COLLECTED DATA
--------------------

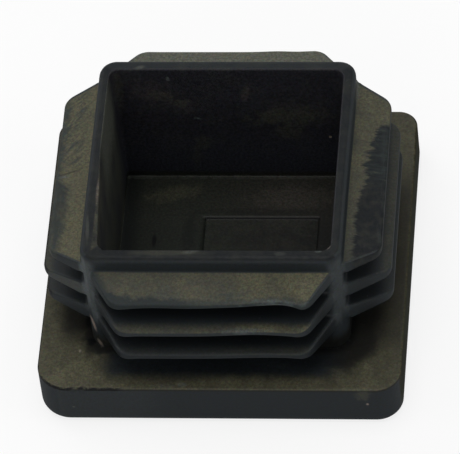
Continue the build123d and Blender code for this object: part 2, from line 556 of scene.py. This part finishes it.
# Marks on the surface, as soft ellipsoids: the finish that shows, how much of it, centre
# and half sizes in millimetres, and a turn in degrees about an axis.
marks = (
    # the cup's back wall
    ("olive", 0.55, (7.8, backWall, 16.4), (6.0, 2, 2.2), "Y", -3),
    ("olive", 0.45, (7.6, backWall, 13.1), (2.6, 2, 1.8), "Y", 0),
    ("cream", 0.12, (2.2, backWall, 21.2), (0.6, 2, 2.3), "Y", 12),
    ("olive", 0.45, (-9.6, backWall, 20.7), (2.2, 2, 1.2), "Y", 20),
    ("olive", 0.4, (-6.9, backWall, 19.1), (1.4, 2, 1.0), "Y", -35),
    ("cream", 0.07, (-11.0, backWall, 21.4), (3.6, 2, 3.2), "Y", 25),
    ("cream", 0.05, (-6.5, backWall, 18.6), (2.6, 2, 2.0), "Y", 25),
    ("olive", 0.14, (9.5, backWall, 17.8), (6.0, 2, 3.4), "Y", 0),
    ("olive", 0.45, (-4.7, backWall, 10.5), (1.5, 2, 1.9), "Y", 30),
    ("olive", 0.25, (-5.6, backWall, 7.6), (0.8, 2, 2.2), "Y", 8),
    ("olive", 0.4, (-15.4, 15.4, 22.0), (0.9, 2, 5.0), "Y", 0),
    ("scrapedAndHighlight", 0.7, (-8.4, backWall, 24.3), (0.35, 1, 0.6), "Y", 0),
    ("scrapedAndHighlight", 0.6, (-5.0, backWall, 16.0), (0.7, 1, 0.2), "Y", 10),
    ("cream", 4.0, (13.4, backWall, 12.1), (0.22, 1, 0.26), "Y", 0),
    # the cup's floor and the foot of its left wall
    ("dust", 0.32, (-9.0, 12.6, cupFloor), (4.6, 1.5, 1), "Z", 12),
    ("cream", 0.085, (8.0, 11.8, cupFloor), (7.0, 2.6, 1), "Z", 0),
    ("dark", 1.0, (-11.2, 4.0, cupFloor), (0.38, 1.4, 1), "Z", 0),
    ("cream", 0.12, (-16.0, 8.5, 4.5), (0.5, 4.5, 0.6), "Z", 0),
    ("dark", 0.35, (-6.4, 5.2, cupFloor), (1.0, 6.0, 1), "Z", 0),
    ("dark", 0.3, (3.2, 9.3, cupFloor), (10.0, 0.8, 1), "Z", 0),
    # blades at the front
    ("edge", 0.3, (-6.0, -20.9, topBlade), (1.8, 1.1, 1), "Z", 0),
    ("teal", 0.5, (3.0, -21.3, topBlade), (2.6, 0.9, 1), "Z", 0),
    # the next two, along the tips of the top and middle blades, are painted highlights
    ("scrapedAndHighlight", 0.75, (9.0, -22.5, topBlade), (5.4, 0.45, 0.8), "Z", 0),
    ("scrapedAndHighlight", 0.6, (4.5, -23.5, middleBlade), (3.6, 0.5, 0.8), "Z", 0),
    # the head and the spigot's foot
    ("dark", 0.9, (-17.95, -16.7, headTop), (0.75, 0.9, 1), "Z", 0),
    ("dark", 0.8, (-18.6, -13.3, headTop), (0.5, 1.3, 1), "Z", 0),
    ("cream", 0.9, (-17.2, -16.9, 11.6), (0.34, 0.8, 1.9), "Y", -14),
    ("cream", 0.75, (-16.6, -17.5, 7.9), (0.42, 0.6, 0.8), "Y", -30),
    ("pale", 0.6, (-4.85, -24.2, headTop), (0.8, 0.5, 0.5), "Z", 0),
    ("pale", 0.3, (-7.3, -24.4, headTop), (2.2, 0.35, 0.5), "Z", 0),
    ("olive", 0.75, (19.9, headFront, 6.1), (1.3, 0.5, 1.3), "Y", 0),
    ("cream", 1.0, (20.4, headFront, 4.2), (0.22, 0.5, 0.25), "Y", 0),
    ("cream", 0.8, (-19.3, -18.4, headTop), (0.2, 0.3, 1), "Z", 0),
    ("pale", 0.6, (-20.0, headFront, 3.2), (0.2, 0.5, 0.2), "Y", 0),
    # the rim
    ("olive", 0.4, (-6.0, -16.5, rimTop), (5.6, 0.6, 0.5), "Z", 0),
    ("pale", 0.35, (-2.6, -16.3, rimTop), (1.3, 0.4, 0.5), "Z", 10),
    ("pale", 0.2, (9.5, -16.6, rimTop), (0.9, 0.4, 0.5), "Z", 0),
    ("scrapedAndHighlight", 0.6, (14.6, -16.0, 26.1), (0.6, 0.5, 0.5), "Z", 0),
    ("pale", 0.45, (-12.1, 16.6, 26.1), (0.9, 0.4, 0.5), "Z", 15),
    ("cream", 0.4, (15.9, -15.4, 26.0), (0.35, 0.5, 0.6), "Z", -30),
    # a painted highlight on the spigot's right wall, near the back
    ("pale", 0.7, (17.9, 14.4, 23.8), (0.5, 2.6, 1.6), "Z", 0),
    # the rim's left side
    ("cream", 0.34, (-16.1, -5.6, 26.0), (0.26, 2.6, 0.7), "Z", 1),
    ("olive", 0.45, (-15.8, -10.5, 25.6), (0.4, 3.6, 1.6), "Z", 3),
    ("pale", 0.3, (-16.9, -12.5, rimTop), (0.3, 2.6, 0.6), "Z", 4),
    # the top blade on the left
    ("dark", 0.55, (-20.5, 0.2, topBlade), (2.1, 0.24, 1), "Z", 18),
    ("scrapedAndHighlight", 0.5, (-21.4, -0.6, topBlade), (1.1, 0.4, 1), "Z", 0),
)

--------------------

PROBLEM STATEMENT
Reproduce the whole listing word for word.

EXERCISE SOLUTION
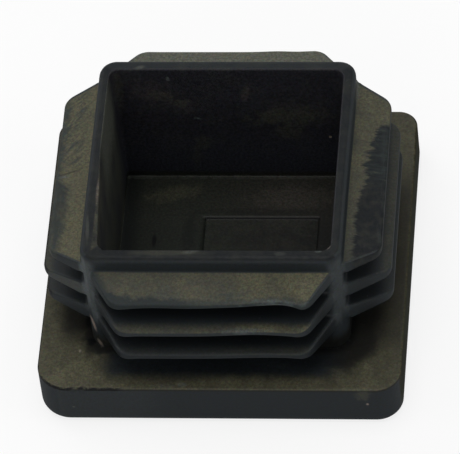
Continue the build123d and Blender code for this object: part 2, from line 556 of scene.py. This part finishes it.
# Marks on the surface, as soft ellipsoids: the finish that shows, how much of it, centre
# and half sizes in millimetres, and a turn in degrees about an axis.
marks = (
    # the cup's back wall
    ("olive", 0.55, (7.8, backWall, 16.4), (6.0, 2, 2.2), "Y", -3),
    ("olive", 0.45, (7.6, backWall, 13.1), (2.6, 2, 1.8), "Y", 0),
    ("cream", 0.12, (2.2, backWall, 21.2), (0.6, 2, 2.3), "Y", 12),
    ("olive", 0.45, (-9.6, backWall, 20.7), (2.2, 2, 1.2), "Y", 20),
    ("olive", 0.4, (-6.9, backWall, 19.1), (1.4, 2, 1.0), "Y", -35),
    ("cream", 0.07, (-11.0, backWall, 21.4), (3.6, 2, 3.2), "Y", 25),
    ("cream", 0.05, (-6.5, backWall, 18.6), (2.6, 2, 2.0), "Y", 25),
    ("olive", 0.14, (9.5, backWall, 17.8), (6.0, 2, 3.4), "Y", 0),
    ("olive", 0.45, (-4.7, backWall, 10.5), (1.5, 2, 1.9), "Y", 30),
    ("olive", 0.25, (-5.6, backWall, 7.6), (0.8, 2, 2.2), "Y", 8),
    ("olive", 0.4, (-15.4, 15.4, 22.0), (0.9, 2, 5.0), "Y", 0),
    ("scrapedAndHighlight", 0.7, (-8.4, backWall, 24.3), (0.35, 1, 0.6), "Y", 0),
    ("scrapedAndHighlight", 0.6, (-5.0, backWall, 16.0), (0.7, 1, 0.2), "Y", 10),
    ("cream", 4.0, (13.4, backWall, 12.1), (0.22, 1, 0.26), "Y", 0),
    # the cup's floor and the foot of its left wall
    ("dust", 0.32, (-9.0, 12.6, cupFloor), (4.6, 1.5, 1), "Z", 12),
    ("cream", 0.085, (8.0, 11.8, cupFloor), (7.0, 2.6, 1), "Z", 0),
    ("dark", 1.0, (-11.2, 4.0, cupFloor), (0.38, 1.4, 1), "Z", 0),
    ("cream", 0.12, (-16.0, 8.5, 4.5), (0.5, 4.5, 0.6), "Z", 0),
    ("dark", 0.35, (-6.4, 5.2, cupFloor), (1.0, 6.0, 1), "Z", 0),
    ("dark", 0.3, (3.2, 9.3, cupFloor), (10.0, 0.8, 1), "Z", 0),
    # blades at the front
    ("edge", 0.3, (-6.0, -20.9, topBlade), (1.8, 1.1, 1), "Z", 0),
    ("teal", 0.5, (3.0, -21.3, topBlade), (2.6, 0.9, 1), "Z", 0),
    # the next two, along the tips of the top and middle blades, are painted highlights
    ("scrapedAndHighlight", 0.75, (9.0, -22.5, topBlade), (5.4, 0.45, 0.8), "Z", 0),
    ("scrapedAndHighlight", 0.6, (4.5, -23.5, middleBlade), (3.6, 0.5, 0.8), "Z", 0),
    # the head and the spigot's foot
    ("dark", 0.9, (-17.95, -16.7, headTop), (0.75, 0.9, 1), "Z", 0),
    ("dark", 0.8, (-18.6, -13.3, headTop), (0.5, 1.3, 1), "Z", 0),
    ("cream", 0.9, (-17.2, -16.9, 11.6), (0.34, 0.8, 1.9), "Y", -14),
    ("cream", 0.75, (-16.6, -17.5, 7.9), (0.42, 0.6, 0.8), "Y", -30),
    ("pale", 0.6, (-4.85, -24.2, headTop), (0.8, 0.5, 0.5), "Z", 0),
    ("pale", 0.3, (-7.3, -24.4, headTop), (2.2, 0.35, 0.5), "Z", 0),
    ("olive", 0.75, (19.9, headFront, 6.1), (1.3, 0.5, 1.3), "Y", 0),
    ("cream", 1.0, (20.4, headFront, 4.2), (0.22, 0.5, 0.25), "Y", 0),
    ("cream", 0.8, (-19.3, -18.4, headTop), (0.2, 0.3, 1), "Z", 0),
    ("pale", 0.6, (-20.0, headFront, 3.2), (0.2, 0.5, 0.2), "Y", 0),
    # the rim
    ("olive", 0.4, (-6.0, -16.5, rimTop), (5.6, 0.6, 0.5), "Z", 0),
    ("pale", 0.35, (-2.6, -16.3, rimTop), (1.3, 0.4, 0.5), "Z", 10),
    ("pale", 0.2, (9.5, -16.6, rimTop), (0.9, 0.4, 0.5), "Z", 0),
    ("scrapedAndHighlight", 0.6, (14.6, -16.0, 26.1), (0.6, 0.5, 0.5), "Z", 0),
    ("pale", 0.45, (-12.1, 16.6, 26.1), (0.9, 0.4, 0.5), "Z", 15),
    ("cream", 0.4, (15.9, -15.4, 26.0), (0.35, 0.5, 0.6), "Z", -30),
    # a painted highlight on the spigot's right wall, near the back
    ("pale", 0.7, (17.9, 14.4, 23.8), (0.5, 2.6, 1.6), "Z", 0),
    # the rim's left side
    ("cream", 0.34, (-16.1, -5.6, 26.0), (0.26, 2.6, 0.7), "Z", 1),
    ("olive", 0.45, (-15.8, -10.5, 25.6), (0.4, 3.6, 1.6), "Z", 3),
    ("pale", 0.3, (-16.9, -12.5, rimTop), (0.3, 2.6, 0.6), "Z", 4),
    # the top blade on the left
    ("dark", 0.55, (-20.5, 0.2, topBlade), (2.1, 0.24, 1), "Z", 18),
    ("scrapedAndHighlight", 0.5, (-21.4, -0.6, topBlade), (1.1, 0.4, 1), "Z", 0),
)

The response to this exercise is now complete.